Archives for posts with tag: 2016

Still trying to figure out how to best visualize Trump’s overwhelming victory on Election Day in Florida. The following panel of figures draw on precinct-level data that our Election Sciences team at UF has helped me collect. The data presented here show only the precincts in the state in which white voters made up at least 75% of the votes cast for each method of voting (Election Day, Early In-Person, and Vote-by-Mail), and that had at least 100 ballots cast for each method.  In other words, these are heavily white precincts where whites cast at least 75% of all ballots cast for each method of voting.

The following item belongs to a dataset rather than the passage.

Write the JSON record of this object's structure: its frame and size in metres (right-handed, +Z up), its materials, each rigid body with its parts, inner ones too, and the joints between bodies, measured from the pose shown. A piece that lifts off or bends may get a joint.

Running along the X-Axis is the proportion of the overall vote that Trump won (so, from 0% to 100%). The height of each vertical bar (there are a total of 60 bars) constitutes the fraction of the total votes Trump received — that is, add them all up and they equal 100% of Trump’s total votes by each method). The red vertical line in each panel is set at .5, or precincts in which Trump won 50% of the total votes cast.

Trump by Precincts3

As should be clear, Trump crushed it Election Days in these predominantly white precincts. The peak of the very tight normal distribution curve for Election Day voters in precincts where three-fourths of the votes cast were by white voters is greater than 65%.  Trump did not do nearly as well (relatively speaking) among vote-by-mail voters in predominantly white precincts; he fared better with predominantly white precincts whose voters cast early in-person ballots.

Stay tuned for similar graphs with Trump’s support among predominantly Hispanic precincts, broken down by method of vote.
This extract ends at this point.